Again, this conferring citizenship on all those born in the US is a choice made by the people of the US. The relevant relationship there is not the relationship with the parents, but the relationship with the wider community in which the child is (likely to be) raised.
You could rationally defend a citizenship law which says that citizenship is not granted purely on the basis of birth within a particular country, or that citizenship so granted is liable to be forfeit if the child isn’t raised in that country.
You can’t adopt an adult for the purposes of immigration, even if that adult is not legally competent and requires a guardian.
It can be a pressing family need. The current familial designations for immigration presume a very American perspective on what makes up immediate family. It’s culturally tone deaf, at the very least.
I think the guiding principle is looking at the alternatives. A child born in the United States has no alternative claim to citizenship. If he’s not an American citizen, he’s stateless.

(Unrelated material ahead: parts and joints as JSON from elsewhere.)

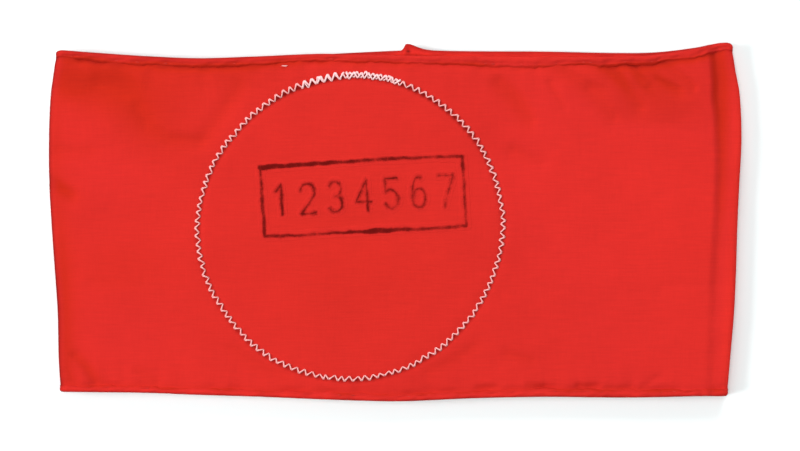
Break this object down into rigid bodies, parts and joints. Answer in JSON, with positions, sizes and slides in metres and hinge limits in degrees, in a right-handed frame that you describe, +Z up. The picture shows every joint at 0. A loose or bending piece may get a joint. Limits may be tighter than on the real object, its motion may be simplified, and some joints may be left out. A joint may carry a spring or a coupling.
{
  "type": "armband",
  "caption": "Red cotton armband lying flat: a hemmed cloth loop with a seam at the back, a pressed crease beside one fold, a zigzag stitched ring and a faded stamped frame.",
  "frame": {"origin": "middle of the bounding box on the plane it lies on, under the back layer", "axes": "+X runs from the left fold to the right fold, +Y from the lower hem to the upper hem along the arm opening, +Z up from the table through the front layer"},
  "size_m": [0.2076, 0.1074, 0.0074],
  "materials": {
    "red_cotton": "plain-woven matt cotton with fine slubs",
    "hem_cotton": "the same cotton, turned twice and stitched",
    "seam_cotton": "the same cotton, seamed and pressed flat",
    "ring_thread": "off-white sewing thread in a zigzag stitch",
    "sewing_thread": "dark red sewing thread",
    "stamp_ink": "faded dark stamping ink soaked into the cloth"
  },
  "bodies": {
    "root": {"band": "red_cotton", "upper_hem": "hem_cotton", "lower_hem": "hem_cotton", "back_seam": "seam_cotton"}
  },
  "joints": []
}
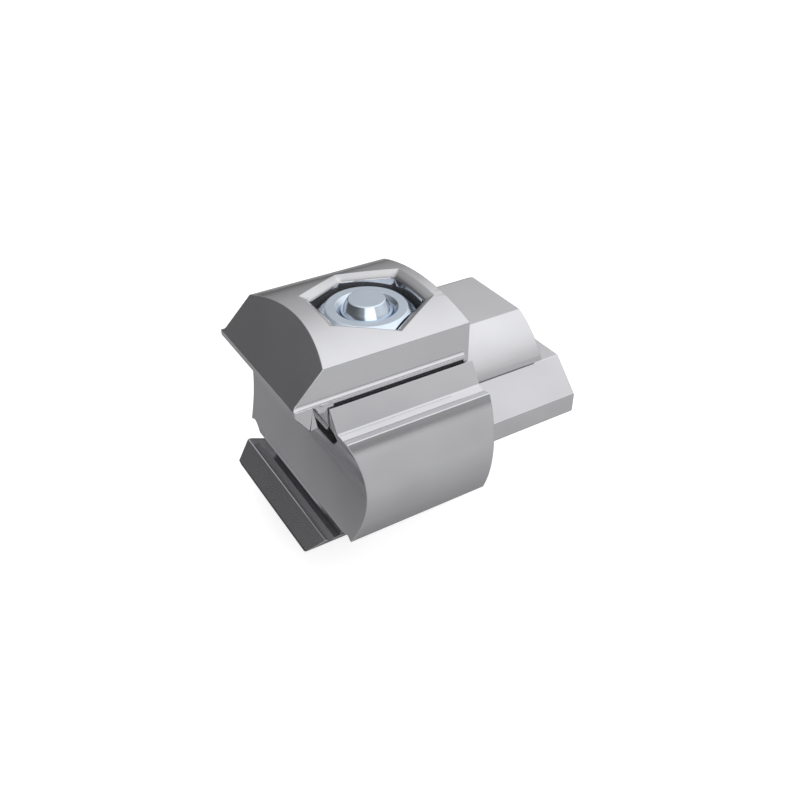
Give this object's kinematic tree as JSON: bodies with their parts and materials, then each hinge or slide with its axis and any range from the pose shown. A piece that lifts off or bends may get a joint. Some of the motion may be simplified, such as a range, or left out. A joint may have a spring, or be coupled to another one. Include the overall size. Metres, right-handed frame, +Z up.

A person in another country presumedly has some other citizenship already. Placing a higher standard of acquiring American citizenship on him does not create the same burden that it would place on somebody who has no other citizenship.
That would only apply if the child was a foundling, otherwise the child would always have derivative citizenship through her parents. Many (most?) counties don’t automatically grant citizenship to people born in their country.
Yes, but the complaint in the OP was that anyone can crank out a kid, and that kid is a citizen just because his parents were citizens. If the kid born in the US to US citizen parents isn’t granted citizenship, then he’s stateless.